Epico. Ossessivo. Ryuko non è un semplice fumetto. In un’atmosfera b-side una donna che sembra essere senz’anima muove i fili taglienti della yakuza in un universo simbolico dove la velocità dell’azione è quanto le permette di manovrare gli eventi secondo il proprio volere.
Ryuko. Ryuko. Ryuko.
Questo nome e questo titolo riecheggiano nelle menti degli appassionati del fumetto d’autore e nelle loro tastiere alla ricerca d’indizi, notizie, passaparola sul filo da qualche anno e finalmente Bao Publishing lo renderà disponibile dal 31 agosto 2017. Fino a questo momento nulla di certo: qualche tavola in rete e il nome di un artista indipendente, Eldo Yoshimizu, che è una garanzia per i fruitori dei titoli gekiga.
Mica facile uscire nel 21˚ secolo con un’opera come Ryuko. Eppure Yoshimizu per noi è già autore cult con il suo manifesto citazionista, oltre che omaggio grandioso ed esagerato agli anni ‘70.

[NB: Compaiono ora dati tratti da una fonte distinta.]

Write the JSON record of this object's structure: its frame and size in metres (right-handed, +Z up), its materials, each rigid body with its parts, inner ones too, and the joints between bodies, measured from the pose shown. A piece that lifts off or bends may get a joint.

Ci troviamo nel regno di Forossoyah, in Medio Oriente. A seguito di un colpo di stato militare, il regno viene avvolto dalle fiamme e Re Jibril chiede aiuto alla yakuza per mettere almeno in salvo Barrel, la sua bambina. Ryuko, figlia del capo della società del Drago Nero, clan che si è arricchito sotto la protezione del sovrano che comunque contribuirà al colpo di stato, prende in custodia la bambina e non è l’unica cui salverà la vita. Passano diciotto anni. Ryuko, ormai a capo del clan, assolda nello stesso anche le figlie della strada, tra cui Sasori, che addestra per i suoi affari. Un giorno, il quartier generale di Ryuko viene preso d’assalto e in quel momento la protagonista scoprirà alcune verità, fra cui quella sulla madre che credeva essere morta, e che la porteranno in Giappone così da poter indagare.
Il primo volume di Ryuko, 256 pagine che scorrono come gli scatti di una Canon AE1 in bianco e nero, è sì un tributo alla nostalgia, ma allo stesso tempo una visione originale della grandeur orientale così luccicante nell’immaginario seventies in grado di affascinare e altresì di farci affogare del tutto nell’azione veloce della malavita giapponese.

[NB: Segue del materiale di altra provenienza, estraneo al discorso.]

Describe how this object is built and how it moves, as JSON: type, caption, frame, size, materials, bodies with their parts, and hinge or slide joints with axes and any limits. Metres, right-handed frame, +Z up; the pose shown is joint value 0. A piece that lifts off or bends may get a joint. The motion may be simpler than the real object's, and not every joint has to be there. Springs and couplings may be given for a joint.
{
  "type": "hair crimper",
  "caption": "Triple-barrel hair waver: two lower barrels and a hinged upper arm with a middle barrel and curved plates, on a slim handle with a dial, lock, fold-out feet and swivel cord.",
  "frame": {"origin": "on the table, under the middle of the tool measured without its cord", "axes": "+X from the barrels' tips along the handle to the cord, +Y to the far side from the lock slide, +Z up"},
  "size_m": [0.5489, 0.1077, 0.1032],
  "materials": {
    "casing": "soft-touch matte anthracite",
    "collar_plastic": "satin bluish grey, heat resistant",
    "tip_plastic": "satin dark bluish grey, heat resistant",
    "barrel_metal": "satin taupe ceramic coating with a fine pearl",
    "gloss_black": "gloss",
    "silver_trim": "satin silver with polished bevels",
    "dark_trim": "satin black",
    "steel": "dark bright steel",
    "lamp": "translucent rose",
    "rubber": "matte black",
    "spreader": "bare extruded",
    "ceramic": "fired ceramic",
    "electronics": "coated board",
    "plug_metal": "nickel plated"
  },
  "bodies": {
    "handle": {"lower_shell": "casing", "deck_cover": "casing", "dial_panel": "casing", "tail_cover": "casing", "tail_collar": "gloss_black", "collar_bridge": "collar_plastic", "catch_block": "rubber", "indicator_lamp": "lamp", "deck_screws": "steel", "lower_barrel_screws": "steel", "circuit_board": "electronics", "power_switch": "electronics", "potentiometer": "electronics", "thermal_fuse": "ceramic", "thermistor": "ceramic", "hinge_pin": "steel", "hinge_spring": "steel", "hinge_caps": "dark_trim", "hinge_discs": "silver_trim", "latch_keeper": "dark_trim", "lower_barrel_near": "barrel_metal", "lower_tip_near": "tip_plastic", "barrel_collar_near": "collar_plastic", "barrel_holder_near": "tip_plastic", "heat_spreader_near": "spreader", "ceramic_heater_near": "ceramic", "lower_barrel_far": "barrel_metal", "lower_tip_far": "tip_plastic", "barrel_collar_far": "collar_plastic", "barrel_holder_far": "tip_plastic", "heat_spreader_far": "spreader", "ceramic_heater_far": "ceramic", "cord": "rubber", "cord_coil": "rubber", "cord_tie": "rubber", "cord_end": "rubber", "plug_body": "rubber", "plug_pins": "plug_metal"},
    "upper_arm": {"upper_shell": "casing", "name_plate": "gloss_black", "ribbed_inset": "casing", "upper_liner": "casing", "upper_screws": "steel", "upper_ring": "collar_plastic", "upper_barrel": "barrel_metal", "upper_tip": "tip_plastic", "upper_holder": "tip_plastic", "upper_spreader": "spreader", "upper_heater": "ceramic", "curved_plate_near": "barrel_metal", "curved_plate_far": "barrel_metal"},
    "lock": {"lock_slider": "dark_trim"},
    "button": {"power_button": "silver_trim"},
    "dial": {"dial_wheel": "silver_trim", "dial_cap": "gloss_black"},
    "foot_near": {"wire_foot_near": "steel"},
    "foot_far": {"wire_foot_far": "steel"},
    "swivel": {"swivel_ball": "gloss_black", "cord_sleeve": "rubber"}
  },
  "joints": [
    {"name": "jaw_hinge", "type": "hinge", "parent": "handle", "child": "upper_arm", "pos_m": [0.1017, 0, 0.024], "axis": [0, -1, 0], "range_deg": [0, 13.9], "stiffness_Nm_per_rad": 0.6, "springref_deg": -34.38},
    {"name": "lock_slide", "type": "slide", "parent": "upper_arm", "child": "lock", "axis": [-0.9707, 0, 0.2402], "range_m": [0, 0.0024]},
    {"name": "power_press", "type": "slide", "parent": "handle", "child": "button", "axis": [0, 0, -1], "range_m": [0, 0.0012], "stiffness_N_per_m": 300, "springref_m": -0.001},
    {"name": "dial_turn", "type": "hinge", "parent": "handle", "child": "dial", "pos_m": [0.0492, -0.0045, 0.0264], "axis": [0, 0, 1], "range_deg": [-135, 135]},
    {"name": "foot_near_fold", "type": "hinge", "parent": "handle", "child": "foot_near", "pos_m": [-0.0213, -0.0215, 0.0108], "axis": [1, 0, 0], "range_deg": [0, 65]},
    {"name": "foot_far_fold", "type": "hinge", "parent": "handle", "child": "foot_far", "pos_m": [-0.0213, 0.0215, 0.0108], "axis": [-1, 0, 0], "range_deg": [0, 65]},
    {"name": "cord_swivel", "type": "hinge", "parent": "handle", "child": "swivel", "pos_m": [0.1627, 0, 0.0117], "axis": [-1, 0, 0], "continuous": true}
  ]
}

Yoshimizu ci mostra con maestria come si muove una donna al potere, la sua determinazione violenta che è superiore a quella di dieci uomini; la mente femminile che riesce a tenere in piedi più congiunture contemporaneamente. E una cosa bisogna proprio evidenziarla: mentre Ryuko dirige la scena, non smette mai di essere bella da togliere il fiato.
L’idea del movimento e del dinamismo della storia è resa dal disegno pieno di dettagli. Alcune tavole sono delle piccole opere d’arte.
Siamo di fronte a un lessico visivo libero da pregiudizi, e alternativo alla fotografia composta. Una fotografia che rinnega la staticità del momento decisivo prediligendo il movimento iniziale o finale secondo il contesto.
Quest’ aspetto non deve tuttavia trarre in inganno. Ryuko è un’opera che va assaporata lentamente, facendo molta attenzione a ogni indizio per la comprensione della storia che l’autore semina prima di procedere oltre.
Nondimeno, ci sono dei momenti ad andamento regolare affidati ai flashback su Nikolai che Ryuko conobbe in Afghanistan. Un uomo la cui umanità fa da scudo coraggioso contro la guerriglia, che invece mostra la sua crudeltà senza conoscere padroni. In questo frangente Yoshimizu ci mostra un lato del carattere che la protagonista sembra aver perso a causa delle scelte dettate dal suo ruolo nel mondo.
C’è una sottile linea che divide e ci permette di distinguere bene e male nella storia. Ryuko cerca di mantenere quest’equilibrio precario in piedi stando al potere, comandando con poche parole e cercando la verità su sua madre.
Eldo Yoshimizu è un artista che dirige una storia in cabina di regia lasciando libertà d’azione alla sua protagonista. Spazia in ambientazioni eterogenee utilizzando, sembra, un vocoder per rendere comprensibile le decisioni apparentemente irriflessive della sua donna. Quest’artista, ne sono certa, sarà sempre eccessivo nella buona e nella cattiva sorte. In ogni caso con Ryuko ha fornito prova della sua eccellente capacità di creare una sinfonia evocativa su carta.
Non ce la facevo più ad aspettare. Ryuko. Ryuko. Ryuko.